During law school, she fell in love with a lawyer who was Jewish. Linda immersed herself in the study of Judaism. “As I was reading, I found the theology I had developed in my head and my heart and soul … and it was liberal Judaism.”

The time she spent at her synagogue “filled my heart in such a way that people started saying to me, ‘You should be a rabbi; you should be a cantor.’” Realizing that “God was speaking to me through these people,” Linda and her husband left their law careers and took their two children with them to live in Israel for a year where Linda studied to be a rabbi. “I’m a Jew by choice, and a rabbi, go figure,” she said.

Asked what they cherish most about their Jewish faith, Gail said: “I love the way my faith is inclusive and diverse and accepting and nonjudgmental and historic. I can feel like I’m part of something bigger than me that I truly can dedicate my life to.”

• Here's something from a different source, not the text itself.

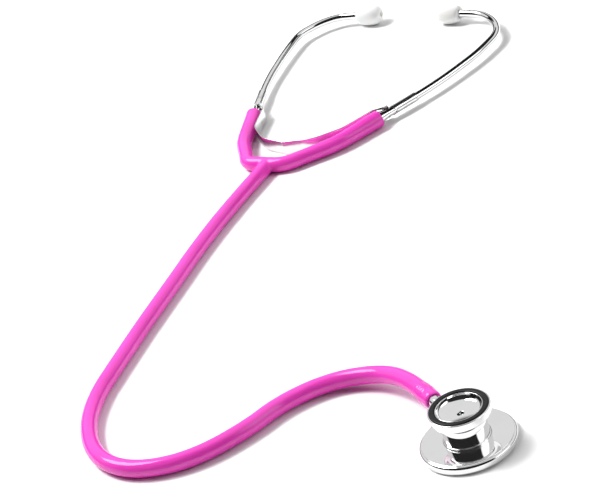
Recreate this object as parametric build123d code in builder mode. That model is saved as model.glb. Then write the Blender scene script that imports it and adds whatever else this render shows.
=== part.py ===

Linda said: “I love that not only are you allowed to ask questions, you’re supposed to ask questions and you can come up with a lot of different answers and not have to choose between them. It is a very intellectually grappling kind of a faith, Judaism.” When she’s studying Scripture, “I love reading many, many different interpretations and then trying to wrestle even with the ones that conflict with each other …. You might have opinions that are completely different than mine, but your words and my words are both words of the living God. To me, that’s as inclusive as inclusivity can be and I love that.”

The level of ignorance about Judaism can be challenging for Jews, Linda said. The last couple of years have been particularly challenging, she said, because of increasing anti-Semitism. Some children in her congregation have been the target of anti-Semitic speech in school, she noted.
Gail sees misconceptions growing from the fact that “we’re all afraid that we are going to offend one another if we either ask questions that are very forthright or if we make assumptions that other people aren’t like us.” More recently, she’s engaged in dialogue and public speaking with Muslim women. People of different faiths need to recognize that they share more things in common than they do differences, she said.

Todd Seifert, Our Lady of the Prairie’s property manager, made a request: “Both of you mentioned earlier that you love music. Could we wrap this night up with a short song?” And so we were treated to the sound of two beautiful voices calling us to build a world of loving kindness.